2. An apparatus as claimed in claim 1, wherein the pulse generating means includes a count up/ down controlling circuit coupled to the counter unit for controlling the counter unit to count up or count down.

3. An apparatus as claimed in claim 1 or 2, wherein the counter unit includes a first visual indication therein to indicating the address number, and the driving unit includes a second visual indication therein to indicating the controlling data.

4. An apparatus as claimed in any one of claims 1 to 3, wherein the apparatus further comprises an oscillator coupled to the counter unit for outputting a series of pulses to actuate the counter unit to count the address number, and then the memory unit capable of outputting the controlling datas stored therein in series to a memory unit in the other actuating apparatus of the other shuttleless loom without shuttle through a data bust in response to the address number.

5. An apparatus as claimed in any one of claims 1 to 4, wherein each controlling datas is an 8-bit data.

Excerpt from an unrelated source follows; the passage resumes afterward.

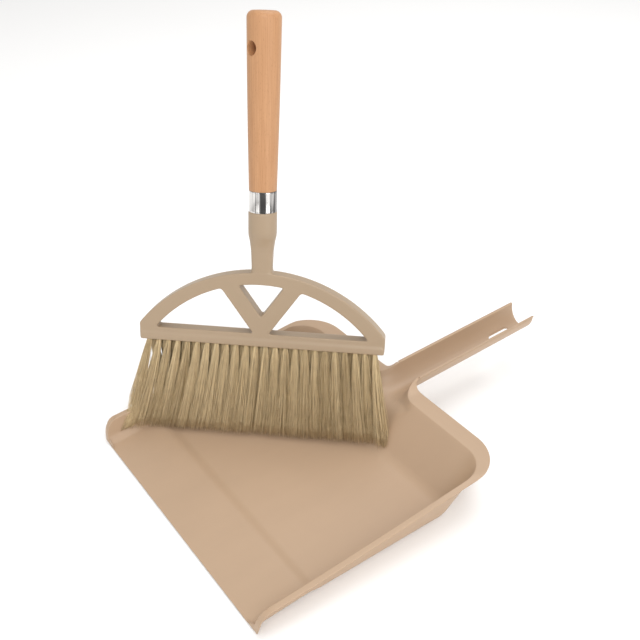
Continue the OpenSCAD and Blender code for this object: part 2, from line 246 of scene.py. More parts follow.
def turned(name, rings, sides):
    """A closed shape from rings of (height, half width, half depth), built upwards."""
    clear_selection()
    z, a, b = rings[0]
    bpy.ops.mesh.primitive_circle_add(vertices=sides, radius=1, fill_type="NGON")
    obj = bpy.context.object
    obj.name = name
    bpy.ops.object.mode_set(mode="EDIT")
    bpy.ops.transform.resize(value=(a, b, 1), center_override=(0, 0, 0))
    bpy.ops.transform.translate(value=(0, 0, z))
    for z2, a2, b2 in rings[1:]:
        bpy.ops.mesh.extrude_region_move(
            TRANSFORM_OT_translate={"value": (0, 0, z2 - z)}
        )
        bpy.ops.transform.resize(value=(a2 / a, b2 / b, 1), center_override=(0, 0, z2))
        z, a, b = z2, a2, b2
    bpy.ops.object.mode_set(mode="OBJECT")
    tidy_mesh(obj)
    return obj


def lathe(name, profile, sides):
    """A closed round shape from (height, radius) pairs, built upwards."""
    return turned(name, [(z, r, r) for z, r in profile], sides)


def modify(obj, kind, **settings):
    """Adds a modifier with these settings and applies it."""
    pick(obj)
    step = obj.modifiers.new(kind.lower(), kind)
    for key, value in settings.items():
        setattr(step, key, value)
    bpy.ops.object.modifier_apply(modifier=step.name)


def combine(obj, other, operation):
    """Adds other to obj, or cuts it away, and removes it."""
    modify(obj, "BOOLEAN", operation=operation, solver="EXACT", object=other)
    bpy.data.objects.remove(other)


def joined(name, objects):
    clear_selection()
    for o in objects:
        o.select_set(True)
    bpy.context.view_layer.objects.active = objects[0]
    bpy.ops.object.join()
    obj = bpy.context.object
    obj.name = name
    return obj


def smooth(obj, degrees):
    pick(obj)
    bpy.ops.object.shade_smooth_by_angle(angle=math.radians(degrees))


def place(obj, matrix):
    """Moves the mesh itself, so that the object stays at the origin."""
    obj.data.transform(obj.matrix_basis)
    obj.matrix_basis = Matrix.Identity(4)
    obj.data.transform(matrix)


def finish_piece(obj, body, material, nodes):
    obj.data.name = obj.name
    obj.data.materials.clear()
    obj.data.materials.append(material)
    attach(obj, body)
    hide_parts(*nodes)


def brush_place(s):
    """From the brush's own frame to the set's."""
    return (
        Matrix.Translation((s.bar_x, s.bar_y, s.bar_z))
        @ Matrix.Rotation(s.turn, 4, "Z")
        @ Matrix.Rotation(-s.lean, 4, "X")
    )


# ------------------------------------------------------------------ finishes


def add(tree, kind, inputs=None, **settings):
    n = tree.nodes.new(kind)
    for key, value in settings.items():
        setattr(n, key, value)
    for key, value in (inputs or {}).items():
        if isinstance(value, bpy.types.NodeSocket):
            tree.links.new(value, n.inputs[key])
        else:
            n.inputs[key].default_value = value
    return n


def effect(name, inputs, outputs):
    """A node group with named sockets, and its input and output nodes."""
    tree = bpy.data.node_groups.new(name, "ShaderNodeTree")
    for label, kind, value in inputs:
        s = tree.interface.new_socket(label, in_out="INPUT", socket_type=kind)
        s.default_value = value
    for label, kind in outputs:
        tree.interface.new_socket(label, in_out="OUTPUT", socket_type=kind)
    return tree, tree.nodes.new("NodeGroupInput"), tree.nodes.new("NodeGroupOutput")


def ramp(tree, value, stops):
    """A grey ramp between two stops of (position, brightness)."""
    n = add(tree, "ShaderNodeValToRGB", {0: value})
    for e, (at, c) in zip(n.color_ramp.elements, stops):
        e.position = at
        e.color = (c, c, c, 1)
    return n.outputs["Color"]


def noise(tree, vector, scale, detail=3, roughness=0.55):
    n = add(
        tree,
        "ShaderNodeTexNoise",
        {"Vector": vector, "Scale": scale, "Detail": detail, "Roughness": roughness},
    )
    return n.outputs["Fac"]


def maths(tree, operation, a, b):
    return add(tree, "ShaderNodeMath", {0: a, 1: b}, operation=operation).outputs[0]


def tint(tree, factor, a, b, blend_type="MIX"):
    n = add(
        tree,
        "ShaderNodeMix",
        {"Factor": factor, 6: a, 7: b},
        data_type="RGBA",
        blend_type=blend_type,
    )
    return n.outputs[2]


def moulded_effect():
    """Moulded plastic: faint clouds in the colour, flow marks and a fine texture."""
    tree, source, out = effect(
        "Moulded Plastic Surface",
        [
            ("Vector", "NodeSocketVector", (0, 0, 0)),
            ("Colour", "NodeSocketColor", (0.5, 0.5, 0.5, 1)),
            ("Tone", "NodeSocketFloat", 0.06),
            ("Roughness", "NodeSocketFloat", 0.45),
            ("Grain Scale", "NodeSocketFloat", 2500.0),
        ],
        [
            ("Colour", "NodeSocketColor"),
            ("Roughness", "NodeSocketFloat"),
            ("Height", "NodeSocketFloat"),
        ],
    )
    place_in = source.outputs["Vector"]
    clouds = noise(tree, place_in, 14, 4)
    flow = add(
        tree, "ShaderNodeMapping", {"Vector": place_in, "Scale": (60, 9, 25)}
    ).outputs[0]
    marks = noise(tree, flow, 1.0, 2)
    both = maths(tree, "ADD", clouds, maths(tree, "MULTIPLY", marks, 0.5))
    shade = maths(tree, "SUBTRACT", both, 0.75)
    amount = maths(tree, "MULTIPLY", shade, source.outputs["Tone"])
    factor = maths(tree, "ADD", amount, 1.0)
    scaled = add(
        tree,
        "ShaderNodeVectorMath",
        {0: source.outputs["Colour"], "Scale": factor},
        operation="SCALE",
    ).outputs[0]
    fine = noise(tree, place_in, source.outputs["Grain Scale"], 2)
    gloss = maths(tree, "MULTIPLY", maths(tree, "SUBTRACT", clouds, 0.5), 0.18)
    rough = maths(tree, "ADD", source.outputs["Roughness"], gloss)
    tree.links.new(scaled, out.inputs["Colour"])
    tree.links.new(rough, out.inputs["Roughness"])
    tree.links.new(
        maths(tree, "ADD", fine, maths(tree, "MULTIPLY", marks, 0.6)),
        out.inputs["Height"],
    )
    return tree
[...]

6. An apparatus as claimed in any one of claims 1 to 5, wherein each filling thread guiding mechanism includes a guiding rod, a swinging member capable of swinging synchronous to the beating-up process of the shuttleless loom, and an electromagent mounted on the guiding rod and coupled to the driving unit for being magnetized to attract the swinging member in response to the controlling data, so that the guiding rod with the swining member is swung to the beating-up position.